Because sensitive platform models react much more sharply to changes in acquiring, risk assessment, and transaction patterns. Routing is therefore not just a technical feature, but an instrument for actively steering payment flows. Without that control layer, dependence on individual processing paths increases, which weakens the stability of the overall setup.
What is the real significance of acquirers in adult payment?
Acquirers are not merely downstream payment processors. They are a central part of real payment sustainability. They influence how transactions are assessed, which models are accepted, and how risks are judged in ongoing operations. Especially in Adult Payment, the quality of the acquiring structure often determines whether a setup is only technically possible or actually durable over time.
Why do chargebacks become critical so quickly in sensitive payment environments?
Because chargebacks are never an isolated metric. They affect risk scoring, acquirer relationships, network trust, and the economic stability of the overall model. In sensitive environments, rising chargeback ratios can therefore lead to operational restrictions far more quickly than in less exposed industries.
What role does a merchant-of-record model play in unstable payment setups?

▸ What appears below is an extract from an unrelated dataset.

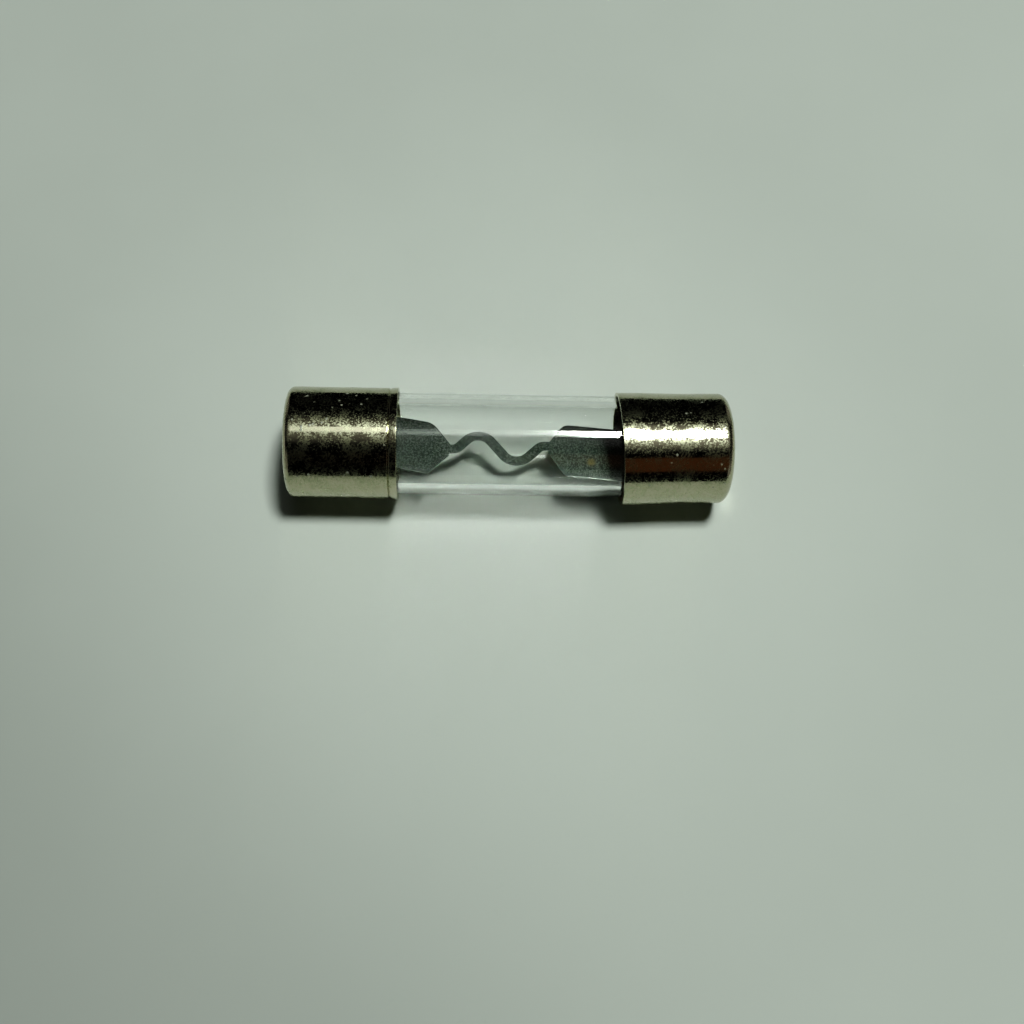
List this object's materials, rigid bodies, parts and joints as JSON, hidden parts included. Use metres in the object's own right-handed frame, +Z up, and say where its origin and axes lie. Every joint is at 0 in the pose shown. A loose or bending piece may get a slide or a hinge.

A Merchant of Record model can consolidate operational, regulatory, and structural complexity when it is combined with a resilient payment infrastructure. Its key benefit is not only the formal merchant role, but the fact that processing, risk control, billing, and operational responsibility are brought together within one consistent structure. For platforms with sensitive payment profiles, that can be a major stability factor.
How can you tell whether a payment setup is truly scalable?
Not by the fact that it works in the early stage, but by how it behaves under rising load. A scalable setup keeps approval rates stable, processes growing transaction volumes consistently, remains controllable when user behavior changes, and can absorb operational fluctuations without structural loss of control. Scalability is therefore not visible in the integration itself, but in the resilience of the system.